Q1. What is the objective of the Lung Cancer Detection and Classification using Deep Learning project?

The main objective of this project is to develop an automated system that can detect and classify lung cancer from CT scan chest images using deep learning techniques. The system aims to assist in identifying lung cancer types accurately and efficiently by analyzing medical images through a trained convolutional neural network.

Q2. Which lung conditions are classified in this project?

The system classifies CT scan images into four categories: Adenocarcinoma, Large Cell Carcinoma, Squamous Cell Carcinoma, and Normal cases. This multi-class classification provides detailed diagnostic insights rather than a simple cancer–non-cancer decision.

Q3. What deep learning model is used in this project?

The project uses a Convolutional Neural Network based on the VGG16 architecture. The base model is enhanced with residual connections and Squeeze-and-Excitation blocks to improve feature extraction and classification performance.

Q4. What programming languages and technologies are used?

The system is developed using Python as the core programming language. The frontend is built using HTML, CSS, and JavaScript, and the backend deployment is handled using the Flask framework.

Q5. What type of dataset is used for training and testing?

The dataset consists of 1,000 CT scan chest images distributed across four classes: Adenocarcinoma, Large Cell Carcinoma, Squamous Cell Carcinoma, and Normal. These images are used for both training and evaluating the performance of the model.

Q6. How accurate is the proposed system?

The proposed system achieves high performance, with a training accuracy of 99.67% and a test accuracy of 95.24%. These results indicate strong learning capability and effective generalization to unseen CT scan images.

Q7. What performance metrics are used to evaluate the model?

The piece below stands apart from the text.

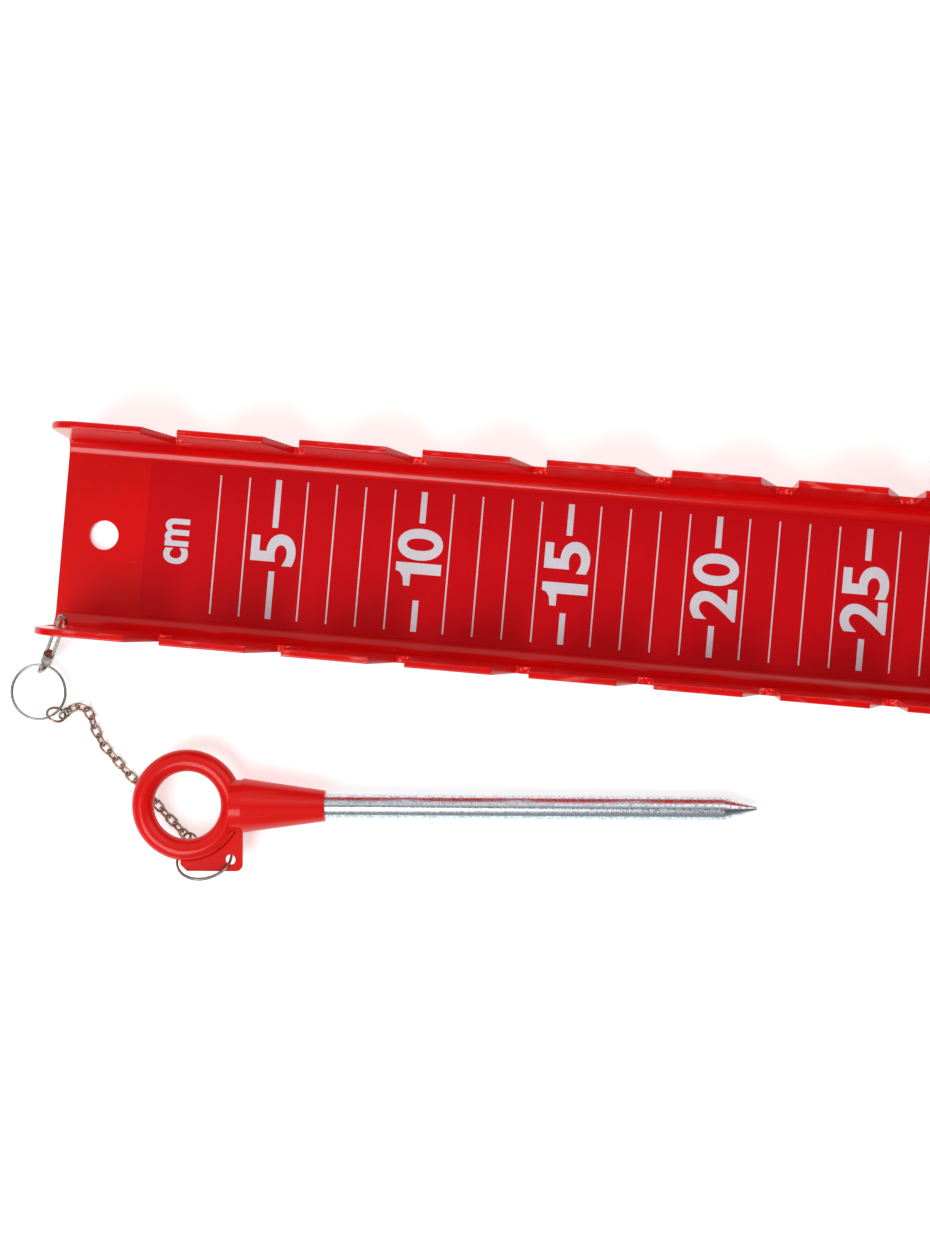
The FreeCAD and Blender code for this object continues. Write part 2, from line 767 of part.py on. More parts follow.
def arc_about(middle, start, stop):
    """Anticlockwise arc about a point, seen from -Y."""
    first = math.atan2(start.z - middle.z, start.x - middle.x)
    last = math.atan2(stop.z - middle.z, stop.x - middle.x)
    if last <= first:
        last += 2 * math.pi
    halfway = (first + last) / 2
    radius = (start - middle).Length
    crown = middle + Vector(radius * math.cos(halfway), 0, radius * math.sin(halfway))
    return Part.Arc(start, crown, stop).toShape()


def slot_through(radius, half_width, low, high, depth):
    """Curved slot about the origin between two angles in degrees, along Y."""
    outer = Part.makeCylinder(radius + half_width, depth, Vector(0, -depth / 2, 0), Y_AXIS)
    inner = Part.makeCylinder(radius - half_width, depth, Vector(0, -depth / 2, 0), Y_AXIS)
    reach = 2 * radius
    corners = [Vector(0, -depth / 2, 0)]
    for step in range(5):
        angle = math.radians(low + (high - low) * step / 4)
        corners.append(Vector(reach * math.cos(angle), -depth / 2, reach * math.sin(angle)))
    wedge = Part.Face(Part.makePolygon(corners + corners[:1])).extrude(Vector(0, depth, 0))
    slot = outer.cut(inner).common(wedge)
    for angle in (low, high):
        turn = math.radians(angle)
        base = Vector(radius * math.cos(turn), -depth / 2, radius * math.sin(turn))
        slot = slot.fuse(Part.makeCylinder(half_width, depth, base, Y_AXIS))
    return slot.removeSplitter()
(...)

The model is evaluated using multiple performance metrics, including accuracy, precision, recall, specificity, F1-score, and confusion matrix. These metrics provide a comprehensive assessment of the system’s classification performance.

Q8. Does the system provide any visual analysis or charts?

Yes, the system generates several visualization charts such as dataset class distribution, model accuracy comparison, training versus validation loss curves, and prediction confidence distribution charts to support better analysis and interpretation of results.

Q9. Does the project require specialized hardware?

No, the project can be developed and deployed using standard computing hardware. Training may benefit from GPU support, but inference and web deployment can run on typical systems with adequate processing power.

Q10. What makes this project suitable for academic and research use?

The project combines deep learning, medical image analysis, performance evaluation, and web-based deployment in a single framework. Its structured methodology, measurable results, and clear visualization outputs make it well-suited for academic learning, research exploration, and project-based evaluation.